Reviewed by Calculator Editorial Team

Calculating savings account interest in Excel is essential for financial planning, budgeting, and investment analysis. This guide explains the formula, Excel methods, and provides an interactive calculator to help you compute interest accurately.

Introduction

Savings account interest is the earnings generated from depositing money in a financial institution.
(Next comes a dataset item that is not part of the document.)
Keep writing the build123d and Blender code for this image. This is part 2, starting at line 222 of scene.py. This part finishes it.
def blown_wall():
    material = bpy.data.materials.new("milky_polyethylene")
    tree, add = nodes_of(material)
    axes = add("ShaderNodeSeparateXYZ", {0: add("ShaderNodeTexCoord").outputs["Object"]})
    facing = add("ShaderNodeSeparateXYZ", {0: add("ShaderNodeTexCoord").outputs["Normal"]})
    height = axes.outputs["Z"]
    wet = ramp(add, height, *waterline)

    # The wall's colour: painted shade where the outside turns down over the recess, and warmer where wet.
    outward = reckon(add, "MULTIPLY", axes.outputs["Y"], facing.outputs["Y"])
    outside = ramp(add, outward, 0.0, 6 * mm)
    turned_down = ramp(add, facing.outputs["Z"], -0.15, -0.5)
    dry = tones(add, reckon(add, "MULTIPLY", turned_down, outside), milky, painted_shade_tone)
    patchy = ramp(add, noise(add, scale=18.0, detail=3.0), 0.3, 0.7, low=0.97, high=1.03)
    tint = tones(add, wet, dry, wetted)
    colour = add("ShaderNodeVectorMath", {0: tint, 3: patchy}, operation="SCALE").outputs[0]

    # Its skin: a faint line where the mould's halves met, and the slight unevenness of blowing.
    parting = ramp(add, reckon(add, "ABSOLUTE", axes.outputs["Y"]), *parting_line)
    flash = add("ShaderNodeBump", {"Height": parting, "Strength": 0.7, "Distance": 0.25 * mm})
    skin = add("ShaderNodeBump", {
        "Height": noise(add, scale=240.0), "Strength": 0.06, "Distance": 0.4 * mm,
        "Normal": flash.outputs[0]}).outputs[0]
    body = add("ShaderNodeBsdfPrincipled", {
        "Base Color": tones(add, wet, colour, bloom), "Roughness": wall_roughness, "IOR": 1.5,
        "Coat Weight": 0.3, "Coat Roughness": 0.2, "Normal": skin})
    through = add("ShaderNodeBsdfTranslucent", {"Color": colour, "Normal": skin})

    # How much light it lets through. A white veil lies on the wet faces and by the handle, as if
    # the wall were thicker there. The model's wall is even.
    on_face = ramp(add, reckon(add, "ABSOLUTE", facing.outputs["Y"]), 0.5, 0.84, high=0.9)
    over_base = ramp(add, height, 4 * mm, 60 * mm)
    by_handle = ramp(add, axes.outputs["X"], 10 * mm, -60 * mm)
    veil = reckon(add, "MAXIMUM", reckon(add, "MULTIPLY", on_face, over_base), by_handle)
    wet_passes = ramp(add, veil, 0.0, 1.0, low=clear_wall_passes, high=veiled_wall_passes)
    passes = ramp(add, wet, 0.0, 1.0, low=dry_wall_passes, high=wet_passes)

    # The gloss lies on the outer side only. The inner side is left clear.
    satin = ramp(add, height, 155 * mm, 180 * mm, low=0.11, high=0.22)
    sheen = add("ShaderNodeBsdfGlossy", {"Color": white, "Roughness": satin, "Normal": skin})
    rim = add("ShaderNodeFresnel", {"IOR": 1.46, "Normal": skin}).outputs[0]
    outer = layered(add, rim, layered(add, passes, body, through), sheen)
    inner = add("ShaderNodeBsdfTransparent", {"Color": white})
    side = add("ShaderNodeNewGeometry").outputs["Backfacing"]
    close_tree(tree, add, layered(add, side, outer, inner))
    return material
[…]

Calculating this interest helps you understand your earnings potential and make informed financial decisions.

There are two main types of interest calculations:

  • Simple Interest: Calculated only on the principal amount
  • Compound Interest: Calculated on the principal and accumulated interest

Excel provides several functions to calculate interest, including PMT, FV, and RATE, which we'll explore in this guide.

Interest Calculation Formula

Simple Interest Formula

Simple Interest = Principal × Rate × Time

Where:

  • Principal (P) = Initial amount of money
  • Rate (R) = Annual interest rate (in decimal)
  • Time (T) = Time the money is invested (in years)

Compound Interest Formula

Compound Interest = Principal × (1 + Rate)^Time - Principal

Where:

  • Principal (P) = Initial amount of money
  • Rate (R) = Annual interest rate (in decimal)
  • Time (T) = Time the money is invested (in years)
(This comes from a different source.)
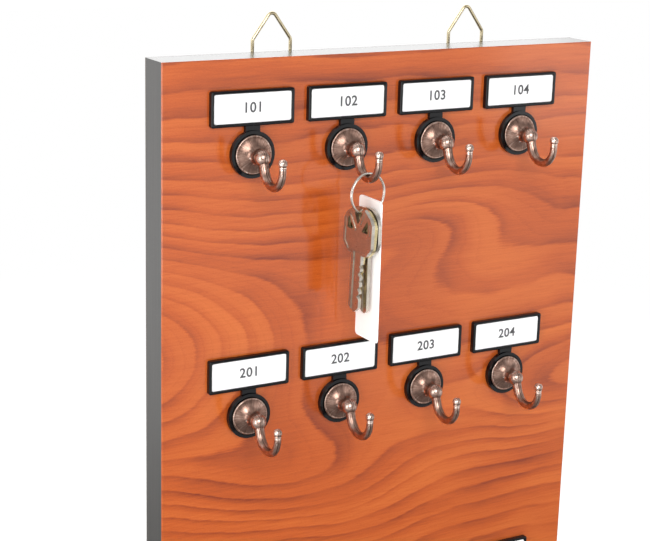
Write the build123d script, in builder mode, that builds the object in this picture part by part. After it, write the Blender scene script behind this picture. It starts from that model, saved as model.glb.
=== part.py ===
"""Wall key board: a laminated panel with labelled hooks, two wire hangers and one key set.

Millimetres. The origin is the centre of the board's bottom edge, +Z is up and the front faces -Y.
"""

from build123d import *
import math
import os

os.makedirs("parts", exist_ok=True)

# ---------------------------------------------------------------- board layout
COLUMNS = 4
ROWS = 3
COLUMN_PITCH = 54.0
ROW_PITCH = 137.0
SIDE_MARGIN = 25.0
TOP_MARGIN = 15.0

# ---------------------------------------------------------------- board build-up
CORE_DEPTH = 18.0
FRONT_LAMINATE = 0.8
BACK_LAMINATE = 0.7
EDGE_BAND = 1.0
LAMINATE_CHAMFER = 0.35

# ---------------------------------------------------------------- label holder
LABEL_WIDTH = 46.0
LABEL_HEIGHT = 18.0
LABEL_DEPTH = 3.0
LABEL_CORNER = 1.2
LABEL_ROUND = 0.9  # outer front edge of the frame
RECESS_ROUND = 0.4  # front edge of the card recess
CARD_WIDTH = 43.0
CARD_HEIGHT = 15.0
CARD_THICKNESS = 0.4
CARD_RECESS = 1.3
CARD_PLAY = 0.2
CARD_CORNER = 1.0
HOOK_DROP = 32.3  # from the frame's top edge down to the hook axis
NECK_WIDTH = 8.0
NECK_DEPTH = 2.2
NECK_OVERLAP = 1.0  # how far the neck runs in under the frame
BASE_RADIUS = 12.0
BASE_FLOOR = 1.2
LIP_DEPTH = 3.0
LIP_INNER = 10.4
LIP_ROUND = 0.75

# ---------------------------------------------------------------- hook
DISC_RADIUS = 9.9
DISC_RIM = 4.0  # how far the disc's rim stands in front of the board
DISC_PROFILE = (  # distance from the axis and rise above the rim, from the rim's edge inwards
    (9.9, -0.5),
    (9.45, 0.0),
    (8.9, -0.15),
    (6.3, 0.85),
    (4.2, 2.3),
)
HOOK_NECK_RADIUS = 3.1
HOOK_NECK_OUT = 9.2
BALL_RADIUS = 4.15
BALL_OUT = 12.7
ARM_CENTRE_OUT = 24.2
ARM_CENTRE_RISE = -2.8
ARM_BEND = 9.6
ARM_START_ANGLE = 200.0
ARM_LEAD = 4.5  # straight length between the ball and the bend
ARM_RADII = (2.6, 2.5, 2.35, 2.15, 2.0, 1.85, 1.75)
TIP_RISE = 1.0
TIP_RADIUS = 2.25
TIP_COLLAR_RADIUS = 1.85
TIP_COLLAR_HEIGHT = 0.5
TIP_COLLAR_RISE = 0.45  # collar middle above the underside of the tip ball
TIP_WAIST_RADIUS = 1.45
TIP_WAIST_OVERLAP = 0.1  # how far the waist runs into the arm and the ball
ARM_STOP = 2.3  # the arm ends this far under the tip ball's centre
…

For compound interest, the total amount (A) after n years is calculated as:

A = Principal × (1 + Rate)^Time

Excel Methods for Calculating Interest

Method 1: Using Basic Formulas

For simple interest, you can use:

=B2*C2*D2

Where B2 is principal, C2 is rate, and D2 is time.

For compound interest, use:

=B2*(1+C2)^D2-B2

For total amount, use: =B2*(1+C2)^D2

Method 2: Using Financial Functions

Excel's financial functions provide more precise calculations:

  • FV - Future Value
  • PMT - Payment
  • RATE - Interest Rate

Example using FV function:

=FV(rate, nper, pmt, pv, type)

Where:

  • rate = interest rate per period
  • nper = total number of payment periods
  • pmt = payment made each period
  • pv = present value (principal)
  • type = when payments are due (0 or 1)

Worked Example

Let's calculate the interest earned on $10,000 at 5% annual interest for 3 years.

Simple Interest Calculation

Interest = $10,000 × 0.05 × 3 = $1,500

Total Amount = $10,000 + $1,500 = $11,500

Compound Interest Calculation

Total Amount = $10,000 × (1 + 0.05)^3 ≈ $11,576.25

Interest Earned = $11,576.25 - $10,000 = $1,576.25

Notice how compound interest results in slightly higher earnings over time.

Comparison Table

Principal ($) Rate (%) Time (years) Simple Interest Compound Interest
5,000 4 2 $400 $408.16
10,000 5 3 $1,500 $1,576.25
15,000 6 4 $3,600 $3,895.19

Frequently Asked Questions

What is the difference between simple and compound interest?
Simple interest is calculated only on the principal amount, while compound interest is calculated on the principal and accumulated interest, leading to higher earnings over time.
How do I calculate interest in Excel?
You can use basic formulas like =B2*C2*D2 for simple interest or =B2*(1+C2)^D2-B2 for compound interest. Excel's financial functions like FV and RATE provide more precise calculations.
What is the formula for compound interest?
The formula for compound interest is A = P × (1 + R)^T, where A is the amount, P is the principal, R is the annual rate, and T is the time in years.
How often is interest calculated in a savings account?
Most savings accounts calculate interest daily, monthly, or annually. The more frequently interest is calculated, the higher the compounding effect.
Can I calculate interest for partial years in Excel?
Yes, you can adjust the time parameter in your formula to represent partial years. For example, 6 months would be 0.5 years.